The Haunting of the Villisca House

"Today, the Moore house still stands at 508 East Second Street, Villisca, Iowa. It is privately owned and operates as the 'Villisca Axe Murder House' — a museum and, some say, one of the most haunted locations in America. Visitors report hearing children's voices, footsteps in the hallway, and the sound of an axe being dragged across the floor. Paranormal investigators have documented strange orbs, unexplained temperature drops, and electronic voice phenomena. Some believe the spirits of the eight victims remain trapped in the house, unable to rest. Whether you believe in ghosts or not, one thing is certain: the walls of that house absorbed an unspeakable horror on June 10, 1912. And the question remains — who killed the Moores? A century later, we still have no answer."

8
Victims
6
Children killed
20+
Blows per victim
1912
Year of crime

❓ Lingering Questions

Why were the mirrors covered? This is the detail that haunts criminologists the most. Covering mirrors is an ancient superstition — some believe it prevents the dead from seeing their killers in the reflection, or prevents the killer from seeing himself. It suggests the killer felt guilt. Or fear. Or was deeply religious, perhaps mentally ill, acting on voices or visions. It humanizes the monster — and that makes it even more terrifying.

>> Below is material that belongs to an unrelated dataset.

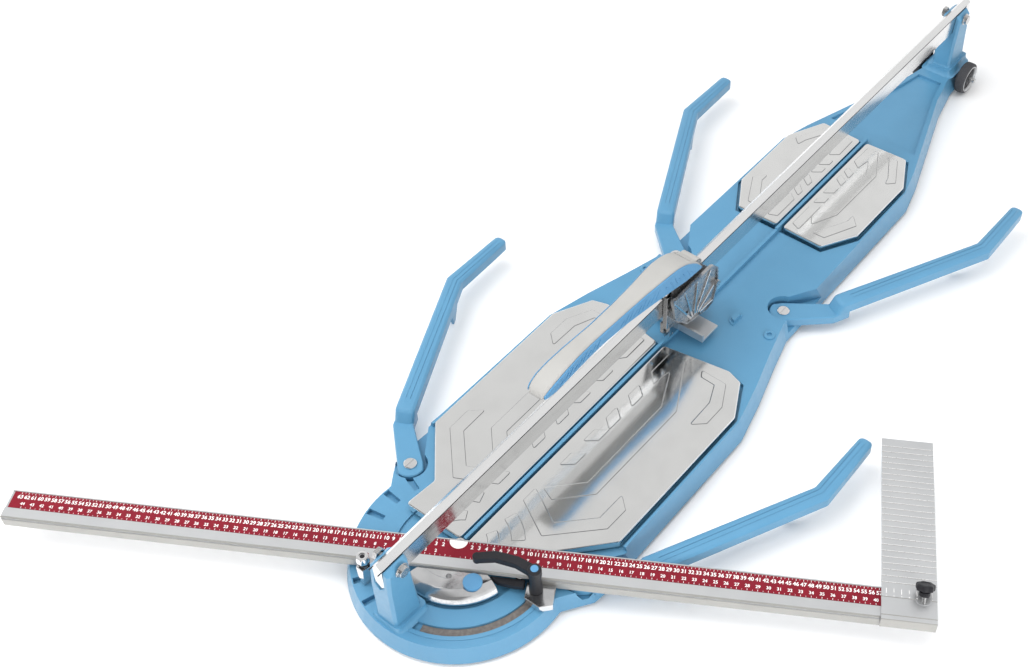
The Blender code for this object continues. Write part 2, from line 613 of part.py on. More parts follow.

Why did no one hear anything? Eight people were bludgeoned to death in a wooden house in a small town. The walls were thin. The neighbors were close. How did no one hear the screams? The children likely died in their sleep. But Lena Stillinger woke up. She raised her arm. She must have cried out. And yet — no one heard. The killer moved quietly, methodically. Perhaps he covered their mouths. Perhaps the first blow silenced them forever.

Was it one killer or two? Some investigators believe the crime required two people. The speed, the number of victims, the lack of struggle — could one man really bludgeon eight people without anyone escaping or screaming loudly enough? The official record says one killer. But the doubt persists.